▶ **WHAT IS EXPECTED**:
Every line in the data below from the one containing "Write the three.js" down to the one containing "fold along +Y.", both included, must be retyped exactly; no other line is to appear.

CAD and scene scripts:
--------------------------------

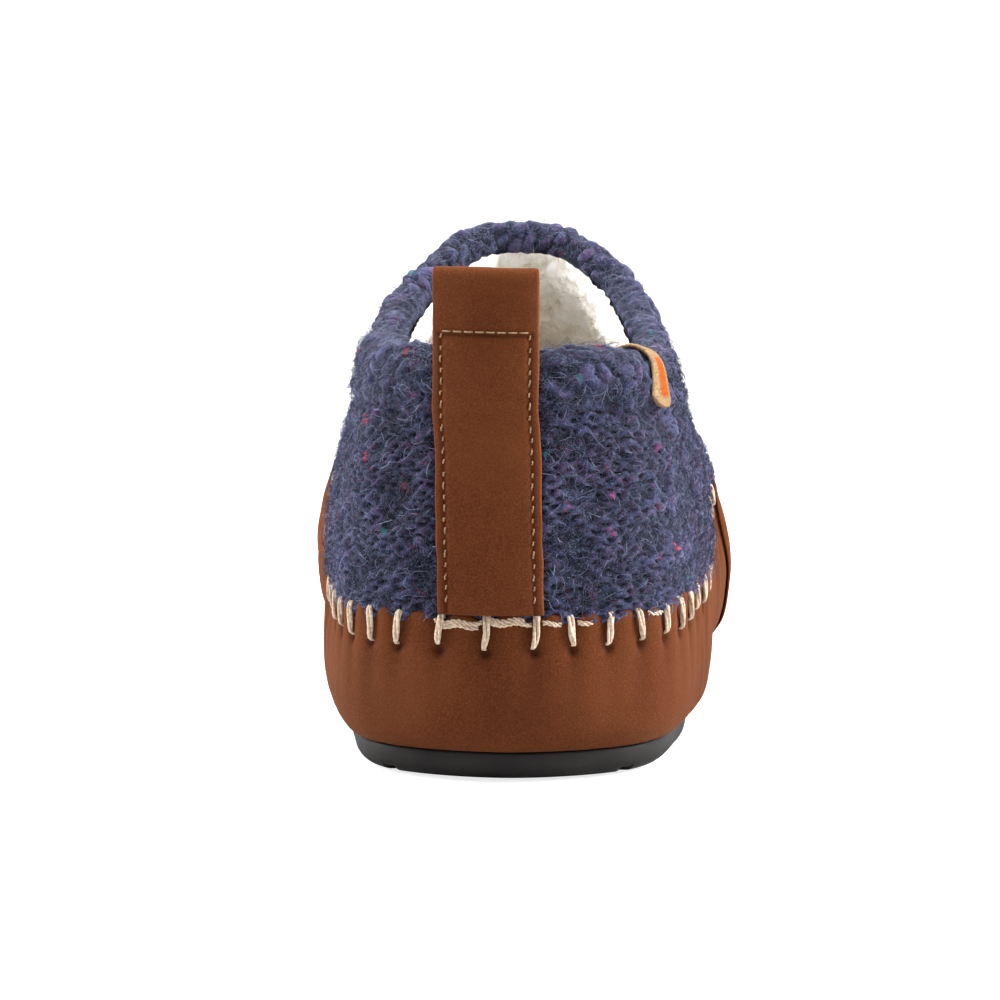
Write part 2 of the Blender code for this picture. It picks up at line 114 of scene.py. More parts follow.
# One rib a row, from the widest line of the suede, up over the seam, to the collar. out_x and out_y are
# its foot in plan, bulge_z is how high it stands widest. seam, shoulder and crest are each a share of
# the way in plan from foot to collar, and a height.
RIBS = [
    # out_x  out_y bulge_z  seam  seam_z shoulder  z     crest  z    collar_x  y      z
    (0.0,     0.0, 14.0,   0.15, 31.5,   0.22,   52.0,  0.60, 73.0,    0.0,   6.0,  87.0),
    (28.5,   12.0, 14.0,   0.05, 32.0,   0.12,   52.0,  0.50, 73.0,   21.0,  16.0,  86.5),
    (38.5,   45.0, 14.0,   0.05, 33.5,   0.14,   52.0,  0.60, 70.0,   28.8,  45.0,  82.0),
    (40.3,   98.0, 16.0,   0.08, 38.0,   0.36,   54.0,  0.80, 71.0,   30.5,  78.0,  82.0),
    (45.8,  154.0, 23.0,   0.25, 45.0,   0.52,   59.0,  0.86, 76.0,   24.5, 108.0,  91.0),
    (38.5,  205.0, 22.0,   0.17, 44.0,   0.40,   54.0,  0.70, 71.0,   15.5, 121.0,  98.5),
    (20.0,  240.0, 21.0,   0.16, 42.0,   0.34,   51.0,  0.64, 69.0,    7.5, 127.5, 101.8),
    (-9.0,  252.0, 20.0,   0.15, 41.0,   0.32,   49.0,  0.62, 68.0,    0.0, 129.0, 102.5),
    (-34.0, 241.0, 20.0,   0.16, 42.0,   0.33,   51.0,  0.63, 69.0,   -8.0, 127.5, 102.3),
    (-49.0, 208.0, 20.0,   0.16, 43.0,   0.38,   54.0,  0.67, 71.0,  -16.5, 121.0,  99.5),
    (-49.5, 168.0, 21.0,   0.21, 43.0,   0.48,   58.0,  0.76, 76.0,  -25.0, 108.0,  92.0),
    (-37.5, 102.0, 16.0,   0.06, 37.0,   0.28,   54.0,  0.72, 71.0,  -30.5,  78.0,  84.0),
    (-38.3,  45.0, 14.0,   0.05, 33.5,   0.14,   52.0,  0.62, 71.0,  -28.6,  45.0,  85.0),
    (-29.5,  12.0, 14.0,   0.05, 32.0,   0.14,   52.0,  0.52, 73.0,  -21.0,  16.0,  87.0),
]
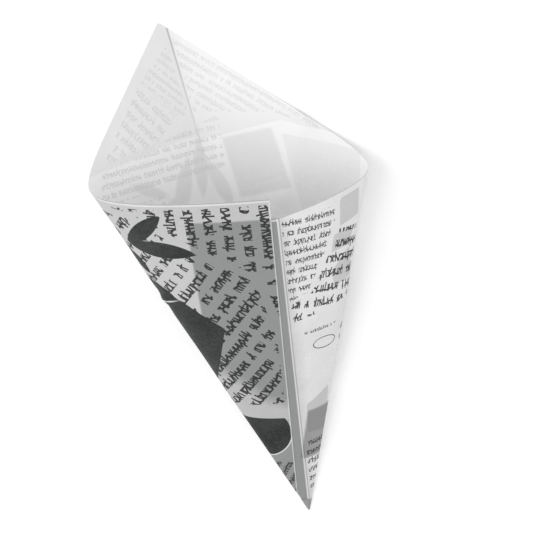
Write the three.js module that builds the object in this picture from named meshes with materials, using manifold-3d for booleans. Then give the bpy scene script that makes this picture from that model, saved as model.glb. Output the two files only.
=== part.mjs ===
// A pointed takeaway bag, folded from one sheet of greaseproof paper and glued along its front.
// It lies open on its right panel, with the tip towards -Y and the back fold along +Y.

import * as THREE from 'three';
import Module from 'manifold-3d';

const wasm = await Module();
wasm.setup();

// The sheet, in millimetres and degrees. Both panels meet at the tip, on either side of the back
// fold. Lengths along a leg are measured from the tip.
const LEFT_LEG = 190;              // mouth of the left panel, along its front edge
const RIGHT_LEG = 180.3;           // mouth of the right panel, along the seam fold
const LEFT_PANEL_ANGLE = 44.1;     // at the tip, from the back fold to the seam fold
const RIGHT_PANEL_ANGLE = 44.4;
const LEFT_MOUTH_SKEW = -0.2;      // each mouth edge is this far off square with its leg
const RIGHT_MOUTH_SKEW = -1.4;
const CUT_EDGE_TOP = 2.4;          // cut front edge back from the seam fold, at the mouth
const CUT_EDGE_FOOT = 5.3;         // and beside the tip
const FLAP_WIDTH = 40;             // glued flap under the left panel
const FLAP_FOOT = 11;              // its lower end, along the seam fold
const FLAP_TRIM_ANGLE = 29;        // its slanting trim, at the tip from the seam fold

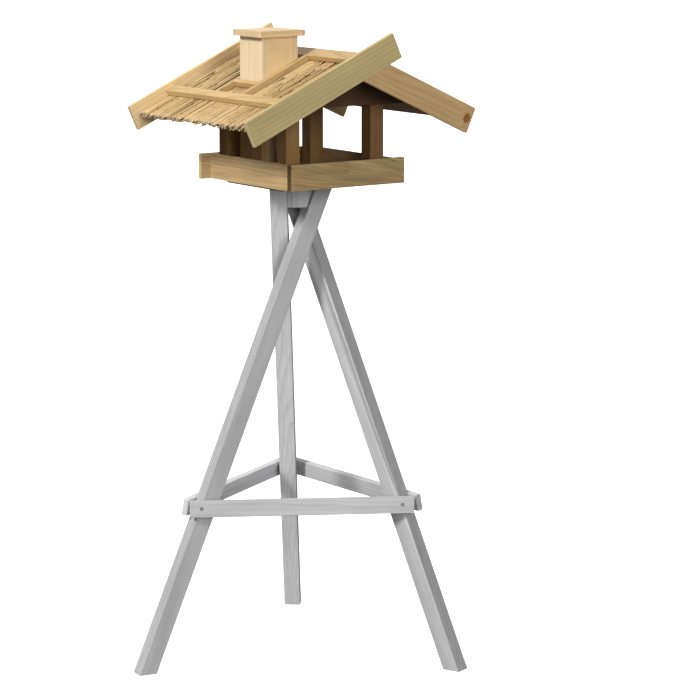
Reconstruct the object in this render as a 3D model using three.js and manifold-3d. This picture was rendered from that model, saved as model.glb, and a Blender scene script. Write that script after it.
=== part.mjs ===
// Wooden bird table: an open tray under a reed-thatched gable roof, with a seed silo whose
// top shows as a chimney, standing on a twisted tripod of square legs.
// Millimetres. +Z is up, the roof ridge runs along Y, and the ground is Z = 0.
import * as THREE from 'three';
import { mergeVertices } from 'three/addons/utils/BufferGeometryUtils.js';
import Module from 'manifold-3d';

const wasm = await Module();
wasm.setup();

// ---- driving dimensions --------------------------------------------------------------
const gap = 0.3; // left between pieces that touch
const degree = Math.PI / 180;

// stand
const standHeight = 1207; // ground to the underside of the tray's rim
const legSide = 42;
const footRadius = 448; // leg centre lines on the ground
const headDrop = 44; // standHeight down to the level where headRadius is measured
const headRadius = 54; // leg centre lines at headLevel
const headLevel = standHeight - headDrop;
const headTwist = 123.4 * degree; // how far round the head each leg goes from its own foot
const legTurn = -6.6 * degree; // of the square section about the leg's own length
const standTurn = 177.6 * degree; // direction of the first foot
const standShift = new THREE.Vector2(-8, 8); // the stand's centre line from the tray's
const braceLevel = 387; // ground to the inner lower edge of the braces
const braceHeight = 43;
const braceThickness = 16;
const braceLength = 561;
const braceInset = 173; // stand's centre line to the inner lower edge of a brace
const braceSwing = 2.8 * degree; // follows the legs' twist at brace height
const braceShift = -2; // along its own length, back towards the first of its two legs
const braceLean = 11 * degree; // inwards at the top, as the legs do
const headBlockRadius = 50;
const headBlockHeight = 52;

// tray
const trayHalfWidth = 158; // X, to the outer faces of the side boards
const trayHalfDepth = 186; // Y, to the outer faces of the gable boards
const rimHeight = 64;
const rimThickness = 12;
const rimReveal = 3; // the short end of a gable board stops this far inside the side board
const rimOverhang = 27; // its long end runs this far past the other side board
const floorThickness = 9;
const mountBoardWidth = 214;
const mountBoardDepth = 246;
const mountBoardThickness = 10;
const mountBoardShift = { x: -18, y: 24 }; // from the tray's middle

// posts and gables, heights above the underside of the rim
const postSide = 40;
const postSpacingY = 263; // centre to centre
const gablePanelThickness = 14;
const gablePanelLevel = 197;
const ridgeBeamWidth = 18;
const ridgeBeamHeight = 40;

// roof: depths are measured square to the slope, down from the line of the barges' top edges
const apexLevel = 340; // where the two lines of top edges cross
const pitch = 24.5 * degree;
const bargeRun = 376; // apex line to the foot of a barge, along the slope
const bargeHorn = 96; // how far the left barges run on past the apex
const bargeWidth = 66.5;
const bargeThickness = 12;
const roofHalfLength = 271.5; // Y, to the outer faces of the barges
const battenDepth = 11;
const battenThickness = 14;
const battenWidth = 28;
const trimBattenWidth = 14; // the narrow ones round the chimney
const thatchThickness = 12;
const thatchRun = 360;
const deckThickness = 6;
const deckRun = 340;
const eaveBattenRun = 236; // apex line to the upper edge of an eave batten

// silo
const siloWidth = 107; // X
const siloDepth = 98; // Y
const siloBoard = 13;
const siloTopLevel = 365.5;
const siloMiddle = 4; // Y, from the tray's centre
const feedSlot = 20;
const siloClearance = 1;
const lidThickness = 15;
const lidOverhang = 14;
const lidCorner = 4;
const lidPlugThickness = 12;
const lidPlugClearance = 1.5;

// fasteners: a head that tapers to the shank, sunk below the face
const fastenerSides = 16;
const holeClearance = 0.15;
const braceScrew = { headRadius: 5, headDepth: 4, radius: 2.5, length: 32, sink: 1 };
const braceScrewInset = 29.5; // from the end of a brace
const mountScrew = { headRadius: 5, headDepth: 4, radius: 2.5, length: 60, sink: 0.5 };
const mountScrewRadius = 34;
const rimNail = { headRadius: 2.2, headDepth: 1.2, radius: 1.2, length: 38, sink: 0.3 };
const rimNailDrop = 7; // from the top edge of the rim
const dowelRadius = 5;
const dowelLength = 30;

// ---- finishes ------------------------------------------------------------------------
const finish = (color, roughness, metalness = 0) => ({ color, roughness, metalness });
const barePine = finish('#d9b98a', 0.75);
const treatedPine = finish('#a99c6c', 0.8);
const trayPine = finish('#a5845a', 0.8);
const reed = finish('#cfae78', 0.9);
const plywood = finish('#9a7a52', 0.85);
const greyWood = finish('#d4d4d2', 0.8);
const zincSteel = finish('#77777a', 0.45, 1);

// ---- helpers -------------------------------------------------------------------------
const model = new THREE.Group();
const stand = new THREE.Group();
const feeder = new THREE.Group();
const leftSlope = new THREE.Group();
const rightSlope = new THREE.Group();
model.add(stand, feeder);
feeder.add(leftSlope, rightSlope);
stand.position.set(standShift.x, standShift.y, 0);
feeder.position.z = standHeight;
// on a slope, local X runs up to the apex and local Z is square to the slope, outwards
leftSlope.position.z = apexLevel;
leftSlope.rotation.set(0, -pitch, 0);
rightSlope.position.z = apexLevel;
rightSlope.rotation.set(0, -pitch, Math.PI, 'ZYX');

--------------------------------

▶ **FINAL RESULT**:
Write the three.js module that builds the object in this picture from named meshes with materials, using manifold-3d for booleans. Then give the bpy scene script that makes this picture from that model, saved as model.glb. Output the two files only.
=== part.mjs ===
// A pointed takeaway bag, folded from one sheet of greaseproof paper and glued along its front.
// It lies open on its right panel, with the tip towards -Y and the back fold along +Y.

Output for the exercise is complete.